James Little
""
James Little is both a painter and a curator and he has been called a “defiant abstractionist.” He combines pigment, hot wax, and varnish to achieve a flat surface painted with geometric shapes and patterns. Little has studied color theory and painting techniques extensively, some of his influences have been artists Mark Rothko, Alma Thomas, and Franz Klein.
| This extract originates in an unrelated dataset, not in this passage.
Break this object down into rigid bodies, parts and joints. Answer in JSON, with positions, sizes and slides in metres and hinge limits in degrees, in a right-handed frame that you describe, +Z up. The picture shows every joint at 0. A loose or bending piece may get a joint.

The artist grew up in Memphis, Tennessee. As an African American he was witness to the institutional racism in the segregated South that permeated every facet of life. The emotional scars of this has led him to not deal directly with race and racism in his art. He grew up not being aware of art until his older brother brought home drawings from school, so he started copying comics and learning how to draw. His mother encouraged him and gave him a Paint by Numbers kit. When he had completed it he used the paint to copy other art in the books she had brought home for him. He earned a BFA from the Memphis Academy of Art (now the Memphis College of Art) and in 1973, while still a student, his work was included in an exhibition at the Arkansas Arts Center where it one the top award. He received an MFA from Syracuse University in 1976 and moved to New York City where he still lives.
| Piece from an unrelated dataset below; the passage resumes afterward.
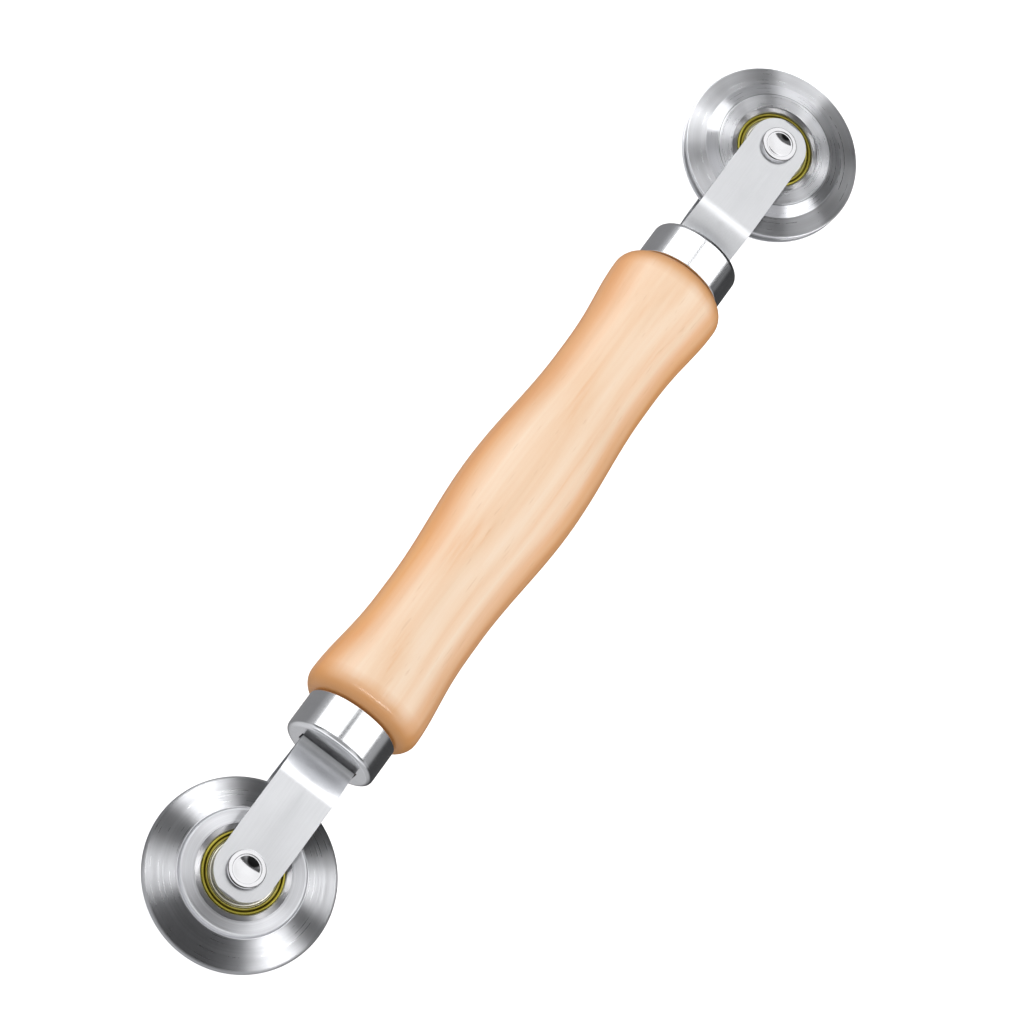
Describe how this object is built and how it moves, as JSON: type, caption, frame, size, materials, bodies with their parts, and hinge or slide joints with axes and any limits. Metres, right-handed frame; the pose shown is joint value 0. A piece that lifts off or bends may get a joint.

The Metropolitan Transit Authority awarded him a commission for the LIRR Jamaica Station where Little’s installation, Radiant Memories, uses 33 colored glass panels to create an 85-foot stretch of gradated color that changes as the sun shifts during the day. He has also received Joan Mitchell Foundation award in 2008, a Pollock-Krasner Foundation grant, and was inclluded in the 2022 Whitney Biennial. He says that his work “the kind of art that I like, the kind of art that I gravitate towards, has always been art that has theoretical underpinnings based on formalism and modernism; art that has never been about narrative.”